Wren archeological dig continues to hit pay dirt
Sweat equity is paying its dividends for Steve Archer and his team of student archeologists. Archer and a half dozen William and Mary undergraduates have spent the summer digging for evidence of former gardens in the college’s Wren Yard and they’ve hit pay dirt.
In the last few weeks, the team has discovered evidence of an 18th century ditch, hedge rows and pathways. “It’s a really well preserved cluster of features that align really well—the ditch and the planting holes, matching with the next line of at least one tree hole,” Archer said.
The Wren Yard surrounds the oldest building on the William and Mary campus, the Sir Christopher Wren Building. The building once housed the entire college and is still in use today as an academic building.
Recorded descriptions of the grounds appearance are few. But the college did get a glimpse of one possible view in the late 1920s when researchers discovered a printing plate in England’s Bodleian Library depicting the Wren Building and its grounds. Still, little was known about the plate’s authenticity until Archer began digging for evidence two years ago.
Archer noted they found other signs of the garden. “We have sort of a consistent division where there is marl on the north half of these units (the digging squares) as we come down to the features but it’s not on the south half.” He noted this marl would be consistent with an area depicted on the Bodleian Plate between the hedgerows flanking the center pathway.
This summer’s excavation was the third conducted by student archeologists under his guidance.
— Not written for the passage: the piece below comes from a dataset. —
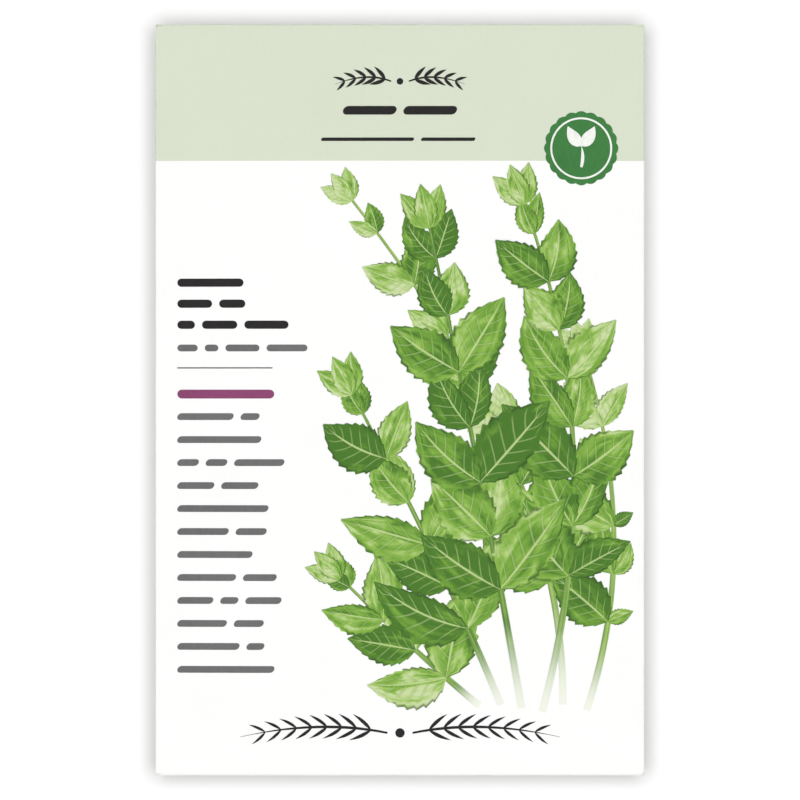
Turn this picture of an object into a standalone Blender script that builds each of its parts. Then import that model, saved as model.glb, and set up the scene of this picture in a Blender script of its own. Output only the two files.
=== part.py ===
"""Sealed paper seed packet, lying on its back with the printed front up.

Metres, +Z up. The origin is on the surface that the packet rests on, under the middle of its outline.
+X is the front's right side and +Y its top. One sheet of paper is cut to a cross-shaped blank and folded:
front panel, back panel round the right edge, a seam flap round the left edge, a bottom flap and a top flap.
Glue strips hold the three flaps, and loose seeds lie between the panels.
"""

import math
import random

import bmesh
import bpy
from mathutils import Euler, Vector

MM = 0.001

# Outline and paper
PACKET_WIDTH = 82.6 * MM
PACKET_HEIGHT = 127.0 * MM
PAPER = 0.20 * MM
GLUE = 0.10 * MM
PLY_PITCH = 0.40 * MM  # from the middle of one glued ply to the middle of the next

# The flaps, measured from the fold to the free edge, and how far their ends are cut in
SEAM_FLAP = 11.0 * MM
BOTTOM_FLAP = 14.0 * MM
TOP_FLAP = 18.0 * MM
FLAP_TAPER = 4.0 * MM
FOLD_TAPER = 0.3 * MM
BACK_TO_FOLD = 0.8 * MM  # from the packet's end to the end of the back panel inside it
BACK_TO_SIDE = 0.5 * MM  # from the packet's left side to the back panel's free edge

# The pillow shape that the seeds give it
BACK_RIM = 1.5 * MM  # height of the back panel's middle ply at the outline
BACK_DIP = 1.4 * MM
FLAT_SPOT = (18.0 * MM, -26.0 * MM, 10.0 * MM)  # half width, lowest y and highest y
FRONT_RIM = BACK_RIM + 2 * PLY_PITCH
FRONT_RISE = 1.6 * MM
CROWN_Y = -10.0 * MM  # the front stands highest a little below the middle, over the seeds

# Glue strips: how far they stay from the fold, from the flap's free edge and from its two ends
GLUE_FROM_FOLD = 3.0 * MM
GLUE_FROM_EDGE = 2.5 * MM
GLUE_FROM_END = 7.0 * MM

# One seed: length, width and height, and how far it strays from them and from its place
SEED_SIZE = (3.1 * MM, 1.7 * MM, 1.35 * MM)
SEED_SIZE_SPREAD = 0.14
SEED_NARROWING = 0.25  # how much narrower the tip is than the middle, per half length
SEED_TILT = 0.12  # radians
SEED_STRAY = 0.5 * MM
RANDOM_SEED = 11

# The heap of seeds
SEED_COUNT = 124
HEAP_CENTRE = (0.0, -13.0 * MM)
HEAP_RADII = (16.5 * MM, 15.0 * MM)
HEAP_SLOPE = 1.5  # 2 makes the heap's top round, and 1 makes it a cone
SPIRAL_SHARE = 0.88  # how far out the last seeds' middles lie
SEED_CLEARANCE = 0.15 * MM
TOP_SEED_DEPTH = 0.62 * SEED_SIZE[2]  # from the room's ceiling down to the middle of a seed under it
RIM_SEED_LIFT = 0.55 * SEED_SIZE[2]  # from the heap's floor up to the middle of a seed at its rim

# The packed core that the seeds are fused to
CORE_SHARE = 0.90  # its radii, as a share of the heap's
CORE_LIFT = 0.30 * SEED_SIZE[2]  # its lowest point over the heap's floor
CORE_DEPTH = 0.20 * SEED_SIZE[2]  # its top under the seeds' middles, and its least thickness

# Facets
FOLD_STEPS = 4
END_FOLD_STEPS = 6
FLAP_STEPS = 3
PANEL_COLUMNS = 16
PANEL_ROWS = 24
GLUE_FACET = 5.0 * MM
SHARP_ANGLE = math.radians(40)

# Where the flat part of the front ends and each fold begins
SIDE_RADIUS = PLY_PITCH
SEAM_RADIUS = PLY_PITCH / 2
END_RADIUS = PLY_PITCH * 1.5
FRONT_RIGHT = PACKET_WIDTH / 2 - PAPER / 2 - SIDE_RADIUS
FRONT_LEFT = -(PACKET_WIDTH / 2 - PAPER / 2 - SEAM_RADIUS)
FRONT_END = PACKET_HEIGHT / 2 - PAPER / 2 - END_RADIUS

PAPER_WHITE = (0.90, 0.90, 0.89, 1.0)
GLUE_AMBER = (0.82, 0.77, 0.62, 1.0)
SEED_BROWN = (0.33, 0.25, 0.14, 1.0)


def mix(start, end, share):
    return start + (end - start) * share


def front_height(x, y):
    """Height of the front panel's middle surface: a low dome that is highest over the seeds."""
    across = 1 - (2 * x / PACKET_WIDTH) ** 2
    reach = PACKET_HEIGHT / 2 + (CROWN_Y if y < CROWN_Y else -CROWN_Y)
    along = 1 - ((y - CROWN_Y) / reach) ** 2
    return FRONT_RIM + FRONT_RISE * max(0.0, across) * max(0.0, along)


def back_height(x, y):
    """Height of the back panel's middle surface: flat where it rests, and curving up to its rim."""
    half_width, low, high = FLAT_SPOT
    beyond_x = max(0.0, abs(x) - half_width) / (PACKET_WIDTH / 2 - half_width)
    if y > high:
        beyond_y = (y - high) / (PACKET_HEIGHT / 2 - high)
    else:
        beyond_y = max(0.0, low - y) / (PACKET_HEIGHT / 2 + low)
    return BACK_RIM - BACK_DIP * (1 - beyond_x**2) * (1 - beyond_y**2)


def fold_point(centre, radius, angle):
    """(distance out past the fold's centre line, height) of a point on a fold that starts on the front."""
    return centre + radius * math.sin(angle), FRONT_RIM - radius + radius * math.cos(angle)


def stations(zone, start, end, steps):
    """Evenly spaced places along one zone of the blank, leaving out the first."""
    return [(zone, mix(start, end, (i + 1) / steps)) for i in range(steps)]


def blank_columns():
    """The blank's grid lines from the seam flap's free edge to the back panel's free edge."""
    return (
        [("seam_flap", 1.0)]
        + stations("seam_flap", 1.0, 0.0, FLAP_STEPS)
        + stations("seam_fold", math.pi, 0.0, FOLD_STEPS)[:-1]
        + [("front", FRONT_LEFT)]
        + stations("front", FRONT_LEFT, FRONT_RIGHT, PANEL_COLUMNS)
        + stations("side_fold", 0.0, math.pi, FOLD_STEPS)[:-1]
        + [("back", 0.0)]
        + stations("back", 0.0, 1.0, PANEL_COLUMNS)
    )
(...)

The first dig turned up few clues but thankfully Archer, who is also a research archeologist at Colonial Williamsburg, wasn’t deterred. Last year’s digs were more fruitful—the team found evidence of topiary planting holes and some pathways. But this year’s finds have been the most impressive by far.
The team found evidence of two, closely configured planting holes—one cutting in to the other, Archer said. “You can actually see where one of the hedge plantings died and they had to dig it out and put in a new one. It is, sort of, a repair there to the hedging; you can actually sort of see them maintaining the garden a little bit, which is a neat find.”
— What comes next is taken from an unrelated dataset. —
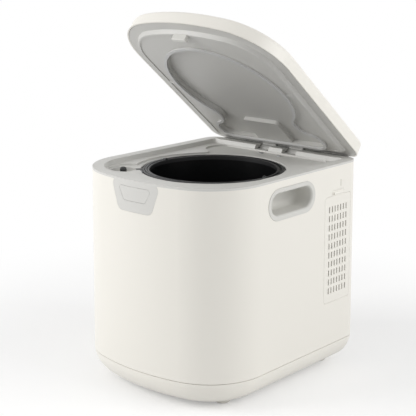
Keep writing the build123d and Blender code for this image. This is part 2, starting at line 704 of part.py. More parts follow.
def hinge_bracket():
    """Plate under the deck with three knuckles that carry the hinge pin."""
    under = BASIN_Z - WALL - 0.2
    bracket = box(-50, 50, 147.5, 150.5, 291, under)
    bracket += box(-28, 28, 123, 150.5, under - 2.5, under)
    for x0, x1 in KNUCKLES:
        bracket += box(x0, x1, 150, HINGE_Y, 293.5, 296.2)
        bracket += box(x0, x1, 151.2, HINGE_Y, 293.5, 300)
        bracket += rod_x(6, x0, x1, HINGE_Y, HINGE_Z)
    for x in (-17, 17):
        bracket -= rod(1.3, 290, 300, x, SCREW_Y)
    return bracket - rod_x(HINGE_PIN_RADIUS, -60, 60, HINGE_Y, HINGE_Z)


def hinge_cover():
    """Dark quarter-round strip behind the rim, which the lid's lower edge sweeps past."""
    strip = rod_x(11.1, -118, 118, HINGE_Y, HINGE_Z) & box(-118, 118, 161.15, 168.5, 303, 312)
    strip -= box(-HINGE_HALF, HINGE_HALF, 160, 170, 300, 306.2)
    for x0, x1 in LUG_SLOTS:
        strip -= box(x0, x1, 160, 170, 300, 312)
    return strip


def hinge_pin():
    return rod_x(HINGE_PIN_RADIUS, -50, 50, HINGE_Y, HINGE_Z)


# ---- lid, drawn closed ----
LID_BASE = RIM_Z + LID_GAP
LINER_Z = 306.2  # face of the liner's plug
DISH_Z = 312.2  # ceiling of the dish inside the bell
LIP_INSET = 20.5  # the plug's lower edge, from the body's outline
RIB_Z = 304.2  # lower edge of the bell rib that carries the seal
LUG_RADIUS = 10.4  # barrel of the lid's hinge lugs


def opened(shape):
    """Turn a lid piece from closed to its rest angle about the hinge axis."""
    return Pos(0, HINGE_Y, HINGE_Z) * Rot(-LID_OPEN_DEG, 0, 0) * Pos(0, -HINGE_Y, -HINGE_Z) * shape


def lid_shell():
    top = RIM_Z + LID_HEIGHT
    outside = loft([outline(-0.6, LID_BASE), outline(-1.6, top)], ruled=True)
    edge = outside.faces().sort_by(Axis.Z)[-1].edges()
    outside = fillet(edge, 6.5)
    inside = loft([outline(-0.6 - 1.9, LID_BASE - 1), outline(-1.6 - 3.5, top - WALL)], ruled=True)
    return outside - inside


def lid_liner():
    """Grey lining: flange, plug with a rounded lip, dish inside the bell, hinge lugs."""
    flange_top = LID_BASE + 2.5
    plug = loft([outline(-LIP_INSET, LINER_Z - 1.0), outline(-16.2, flange_top)], ruled=True)
    plug = fillet(plug.faces().sort_by(Axis.Z)[0].edges(), 1.6)
    hollow = loft([outline(-LIP_INSET - 2.5, LINER_Z + 2.2), outline(-18.4, flange_top + 1)], ruled=True)
    face = extrude(outline(-LIP_INSET - 3.4, LINER_Z - 3), 3.0)
    liner = extrude(outline(-3.3, LID_BASE), 2.5)
    liner -= extrude(outline(-17.5, LID_BASE - 1), 5)
    liner += plug - hollow - face
    liner += bell_block(1.6, LINER_Z, DISH_Z + 2.0)
    dish = bell_block(-3.0, LINER_Z - 3, DISH_Z)
    dish -= extrude(Pos(0, 0, LINER_Z - 4) * block_plan(0), 30)
    liner -= dish
    liner -= extrude(Pos(0, 0, LINER_Z + 2.2) * block_plan(-2.5), 20)
    liner += bell_block(1.6, RIB_Z, LINER_Z + 0.5) - bell_block(-1.6, RIB_Z - 1, LINER_Z + 2)
    for side in (-1, 1):
        x0, x1 = sorted((side * 101.5, side * 119.5))
        liner += box(x0, x1, -10.5, -4.5, LINER_Z - 0.9, LINER_Z + 1)
    liner -= box(-12, 12, -143, -136, 300, LINER_Z)
    for x0, x1 in LUGS:
        web = polygon([(151.8, flange_top), (157.3, flange_top), (158, LID_BASE - 0.4),
                       (HINGE_Y + 5.5, HINGE_Z + 2.4), (HINGE_Y - 6, HINGE_Z)])
        liner += extrude(Plane.YZ.offset(x0) * web, x1 - x0)
        liner += rod_x(LUG_RADIUS, x0, x1, HINGE_Y, HINGE_Z)
        liner -= rod_x(HINGE_PIN_RADIUS + RUNNING_GAP, x0 - 1, x1 + 1, HINGE_Y, HINGE_Z)
    return liner


def block_plan(grow):
    """Plan of the air scoop at the hinge side of the dish."""
    left, right, front, back = -34 - grow, 32 + grow, 82 - grow, 150
    return polygon([(left, front), (right, front), (right, back), (left, back)], 5.0 + grow)


def lid_seal():
    """Silicone bead that caps the bell rib and presses on the basin and the bucket's rim."""
    cap = bell_block(2.2, BASIN_Z + 0.5, RIB_Z + 0.9) - bell_block(-2.2, BASIN_Z - 1, RIB_Z + 2)
    return cap - (bell_block(1.6, RIB_Z, RIB_Z + 2) - bell_block(-1.6, RIB_Z - 1, RIB_Z + 3))


def lid_hook():
    """Front catch: a leg with a barb that snaps under the latch tooth."""
    tip = LATCH_Z - 3.2
    barb = LATCH_Z - 0.4
    profile = Polyline(
        (-141, LINER_Z), (-141, tip + 1.2), (-139.8, tip), (-136, tip), (-132.7, tip + 1.8),
        (-132.7, barb), (-136, barb), (-136, LINER_Z), close=True,
    )
    return extrude(Plane.YZ.offset(-12) * make_face(profile), 24)


# ---- bucket, bail and agitator ----
BAIL_Z = BUCKET_TOP_Z - 0.4
BAIL_RADIUS = 96.5
BAIL_ROD = 1.2


def bucket():
    """Spun aluminium bucket: tapered wall, raised bush seat, outward flange."""
    low = BUCKET_TOP_Z - 4.9
    return turned([
        (11, BUCKET_BASE_Z + 0.5), (79, BUCKET_BASE_Z + 0.5),
        (86, BUCKET_BASE_Z + 4), (89.5, BUCKET_BASE_Z + 12), (93.5, low - 1.5), (96, low),
        (99, low), (99, low + 1.5), (95, low + 1.5), (BUCKET_RADIUS, low - 1),
        (87.5, BUCKET_BASE_Z + 13), (84.5, BUCKET_BASE_Z + 6), (78.5, BUCKET_BASE_Z + 3),
        (16, BUCKET_BASE_Z + 3), (14, BUCKET_BASE_Z + 9), (11, BUCKET_BASE_Z + 9),
    ])


def bucket_rim():
    """Rim ring of the bucket: groove for the folded bail, its ears, locating tab."""
    top = BUCKET_TOP_Z
    rim = turned([
        (BUCKET_RADIUS, top - 5.8), (BUCKET_RADIUS, top - 0.8), (BUCKET_RADIUS + 0.8, top),
        (94.1, top), (94.5, top - 0.4), (94.5, top - 2.3), (98.5, top - 2.3), (98.5, top - 0.4),
        (98.9, top), (100.8, top), (101.6, top - 0.8), (101.6, top - 3.4), (95, top - 3.4),
    ])
    for side in (-1, 1):
        x0, x1 = sorted((side * 92.2, side * 93.8))
        rim += box(x0, x1, -3.0, 3.0, top - 0.9, BAIL_Z) + rod_x(3.0, x0, x1, 0, BAIL_Z)
        x0, x1 = sorted((side * 93.8, side * 98.5))
        rim -= box(x0, x1, -3.2, 3.2, top - 3.5, top + 4)
        x0, x1 = sorted((side * 90, side * 96))
        rim -= rod_x(1.3 + RUNNING_GAP, x0, x1, 0, BAIL_Z)
    tab = box(100.0, 110.5, -4.5, 4.5, top - 0.7, top + 0.3)
    return rim + Rot(0, 0, TROUGH_TURN) * tab


def bucket_bush():
    collar = rod(13.5, BUCKET_BASE_Z + 9, BUCKET_BASE_Z + 11)
    return rod(11, BUCKET_BASE_Z + 0.5, BUCKET_BASE_Z + 9) + collar - rod(6 + RUNNING_GAP, 120, 150)


def bucket_bail():
    """Folding carrying handle: a bent rod with flattened eyes and pivot pins."""
    gap = degrees(asin(2.0 / BAIL_RADIUS))
    path = Plane.XY.offset(BAIL_Z) * CenterArc((0, 0), BAIL_RADIUS, 180 + gap, 180 - 2 * gap)
    section = Plane(origin=path @ 0, z_dir=path % 0) * Circle(BAIL_ROD)
    bail = sweep(section, path)
    for side in (-1, 1):
        x0, x1 = sorted((side * 94.4, side * 97.6))
        bail += rod_x(2.4, x0, x1, 0, BAIL_Z)
        x0, x1 = sorted((side * 91.8, side * 94.6))
        bail += rod_x(1.3, x0, x1, 0, BAIL_Z)
    return bail


def bail_grip():
    path = Plane.XY.offset(BAIL_Z) * CenterArc((0, 0), BAIL_RADIUS, 256, 28)
    section = Plane(origin=path @ 0, z_dir=path % 0) * (Circle(1.6) - Circle(BAIL_ROD))
    return sweep(section, path)


def agitator():
    """Mixing arm: tapered hub on a through shaft, three swept arms with upright fingers."""
    hub = turned([(0, 141.5), (16, 141.5), (16, 146), (11, 158), (8, 172), (4, 175), (0, 175)])
    hub += rod(6, 126, 143)
    hub += rod(6, 117.5, 127) & box(-5.6, 5.6, -2.3, 2.3, 117, 128)
    arm = polygon([(6, -7), (50, -16), (84, -9), (85, -3), (50, -8), (10, 7)])
    arm = extrude(Pos(0, 0, 142.5) * arm, 10)
    finger = loft([
        Pos(81, -6.4, 146) * Rectangle(6.5, 7),
        Pos(80, -2.0, 190) * Rectangle(4.5, 4),
    ])
    for turn in (0, 120, 240):
        hub += Rot(0, 0, turn) * (arm + finger)
    return hub


# ---- fixings ----
def deck_screws():
    screw = rod(3.2, 0, 1.6) + rod(1.3, -4.5, 0)
    screw -= box(-2, 2, -0.4, 0.4, 0.9, 2) + box(-0.4, 0.4, -2, 2, 0.9, 2)
    return pattern(screw, [(x, SCREW_Y, BASIN_Z - 0.6) for x in (-17, 17)])


def base_screws():
    screw = rod(3.8, -1.4, 0) + rod(1.8, -0.1, 22)
    screw -= box(-2.4, 2.4, -0.5, 0.5, -2, -0.8) + box(-0.5, 0.5, -2.4, 2.4, -2, -0.8)
    return pattern(screw, [(x, y, 6.2) for x, y in POST_PLACES])


# ---- write every node ----
save("outer_shell", outer_shell())
save("base_pan", base_pan())
save("top_deck", top_deck())
save("handle_cup_right", handle_cup(1))
save("handle_cup_left", handle_cup(-1))
save("rubber_feet", *rubber_feet())
save("heating_well", heating_well())
save("well_insulation", well_insulation())
save("heater_plate", heater_plate())
save("heater_element", heater_element())
save("chassis_plate", chassis_plate())
save("well_pillars", *well_pillars())
save("output_gear", output_gear())
save("idler_gear", idler_gear())
save("motor_pinion", motor_pinion())
save("gearbox_tray", gearbox_tray())
save("gearbox_cover", gearbox_cover())
save("output_bush", output_bush())
save("idler_pin", idler_pin())
save("gear_motor", gear_motor())
save("control_board", control_board())
save("lid_switch", lid_switch())
save("button_switch", button_switch())
save("power_inlet", power_inlet())
save("exhaust_duct", exhaust_duct())
save("fan_housing", fan_housing())
save("fan_rotor", fan_rotor())
save("filter_housing", filter_housing())
save("filter_cartridge", filter_cartridge())
save("filter_cover", filter_cover())
save("front_button", front_button())
save("latch_slide", latch_slide())
save("latch_spring", *latch_spring())
save("interlock_plunger", interlock_plunger())
save("plunger_spring", plunger_spring())
save("hinge_bracket", hinge_bracket())
save("hinge_pin", hinge_pin())
save("hinge_cover", hinge_cover())
save("lid_shell", opened(lid_shell()))
save("lid_liner", opened(lid_liner()))
save("lid_seal", opened(lid_seal()))
save("lid_hook", opened(lid_hook()))
save("bucket", bucket())
save("bucket_rim", bucket_rim())
save("bucket_bush", bucket_bush())
save("bucket_bail", bucket_bail())
save("bail_grip", bail_grip())
save("agitator", agitator())
save("deck_screws", *deck_screws())
save("base_screws", *base_screws())
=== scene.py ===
# %% [markdown]
# # Electric food waste composter
# A cream kitchen machine stands on a white studio floor with its lid open. The solid
# parts are loaded first as a fixed frame. Every finish, light and extra piece is then
# set round them, in metres.

import json
from math import cos, pi, radians, sin

import bmesh
import bpy
from mathutils import Matrix, Vector


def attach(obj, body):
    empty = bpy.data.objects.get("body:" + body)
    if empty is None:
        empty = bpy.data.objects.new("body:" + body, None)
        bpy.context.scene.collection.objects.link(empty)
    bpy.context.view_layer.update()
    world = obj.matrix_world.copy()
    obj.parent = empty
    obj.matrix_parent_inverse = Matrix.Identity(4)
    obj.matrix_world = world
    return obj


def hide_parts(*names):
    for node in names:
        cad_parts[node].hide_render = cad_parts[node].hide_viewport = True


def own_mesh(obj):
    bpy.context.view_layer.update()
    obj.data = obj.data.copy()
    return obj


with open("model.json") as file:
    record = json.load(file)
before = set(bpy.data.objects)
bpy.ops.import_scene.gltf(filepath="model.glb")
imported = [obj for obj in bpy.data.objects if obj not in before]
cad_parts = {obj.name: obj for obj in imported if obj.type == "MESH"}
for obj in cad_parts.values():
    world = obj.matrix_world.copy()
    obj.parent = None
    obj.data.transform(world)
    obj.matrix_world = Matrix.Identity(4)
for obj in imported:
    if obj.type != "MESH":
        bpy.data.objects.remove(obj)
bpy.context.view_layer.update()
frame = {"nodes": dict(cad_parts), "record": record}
NODES = frame["nodes"]

# %% [markdown]
# ## Colour and size helpers
# Finishes are matched to screen colours, which are coded from 0 to 255. The
# shader works with linear light, so one helper turns a screen colour into a linear one.

# %% Colour and size helpers
MM = 0.001


def screen(red, green, blue):
    """Linear colour of a screen colour."""
    linear = []
    for code in (red, green, blue):
        part = code / 255
        linear.append(part / 12.92 if part <= 0.04045 else ((part + 0.055) / 1.055) ** 2.4)
    return (*linear, 1.0)


print("mid grey in linear light:", [round(v, 3) for v in screen(128, 128, 128)[:3]])

# %% [markdown]
# ## Camera
# The photograph looks down a little on the front right corner through a long lens. The
# camera is placed by its angle round the object, its height angle and its distance from
# the point that it looks at.

# %% Camera
CAMERA_AZIMUTH = radians(41.37)
CAMERA_ELEVATION = radians(13.89)
CAMERA_DISTANCE = 1.6357
CAMERA_AIM = Vector((-0.0058, -0.0051, 0.2433))
CAMERA_LENS = 98.07
SENSOR_WIDTH = 36.0
CLIP_END = 50.0

camera_data = bpy.data.cameras.new("photo_camera")
camera_data.lens = CAMERA_LENS
camera_data.sensor_width = SENSOR_WIDTH
camera_data.clip_end = CLIP_END
camera = bpy.data.objects.new("photo_camera", camera_data)
bpy.context.scene.collection.objects.link(camera)
toward_camera = Vector(
    (
        sin(CAMERA_AZIMUTH) * cos(CAMERA_ELEVATION),
        -cos(CAMERA_AZIMUTH) * cos(CAMERA_ELEVATION),
        sin(CAMERA_ELEVATION),
    )
)
camera.location = CAMERA_AIM + toward_camera * CAMERA_DISTANCE
camera.rotation_euler = (-toward_camera).to_track_quat("-Z", "Y").to_euler()
bpy.context.scene.camera = camera
print("camera at", [round(v, 3) for v in camera.location])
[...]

With the answers to the mystery of the Bodleian Plate seemingly in hand the team is turning its attention to what might have been the next design.
“What’s a little intriguing is that we keep getting hints that go in and out about what was happening out here in the late 18th century.”
The team also found evidence this summer of two diagonal walkways—one believed to be a 19th century path that is on a line that would have connected the Wren Building to the Brafferton and an 18th century one. The amount of fill found with the 18th century feature suggests that it was the active path between the Wren Building and the Brafferton in the late 18th century, Archer said. “[That] means the formal garden (the one depicted in the Bodleian Plate) would have been gone by then,” he said. “So we are trying to get the tail end of that Bodleian Plate design. “It’s all little bits and pieces; you have to find out how everything fits together.”
Even with the new questions, the summer’s dig answered a lot. “We’ve made a lot of progress…I’m really happy the way the summer has gone,” said Archer.